Pre-build validation tests feature concepts with 50-100 target users before engineering commits. The study explores whether the concept addresses a real need, whether users would pay for it, and what adoption barriers exist. At $1,000-$2,000 per study, validation costs a fraction of the $30,000-$80,000 sprint cost it protects. Features that clear validation thresholds ship with higher confidence and achieve higher adoption.
Win-loss research interviews recent buyers about their actual decision process. It reveals which product capabilities influenced the decision, how the product was compared to alternatives, what the deciding factor was, and what the customer expected to gain. Findings inform competitive positioning, feature prioritization, and sales enablement simultaneously.

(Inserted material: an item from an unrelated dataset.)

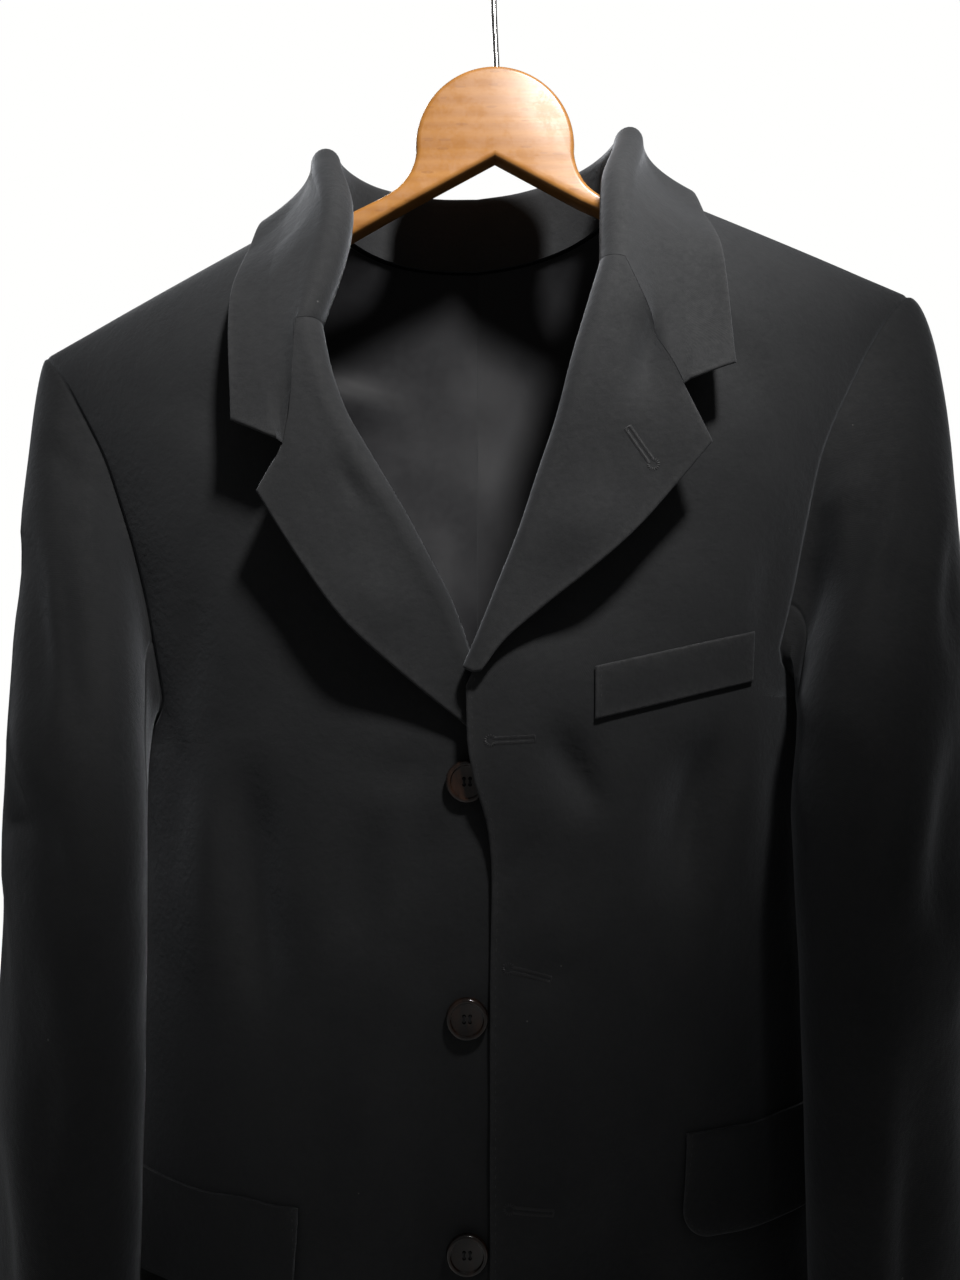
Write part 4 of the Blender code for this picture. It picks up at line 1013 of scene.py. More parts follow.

Continuous discovery runs 10-20 AI-moderated interviews per week on rotating topics: emerging needs, competitive perceptions, workflow friction, satisfaction drivers. At $200-$400 per week, the cadence maintains an always-on connection to customer reality. Monthly synthesis connects findings across weeks, building compounding intelligence that quarterly research snapshots cannot match.
Instead of prioritizing based on internal opinion or volume of feature requests, evidence-based prioritization presents the top roadmap candidates to 100-200 customers. Interviews explore which problems are most pressing, which solutions would generate the most value, and what customers would trade to get each capability. The resulting priority ranking reflects customer value rather than internal politics.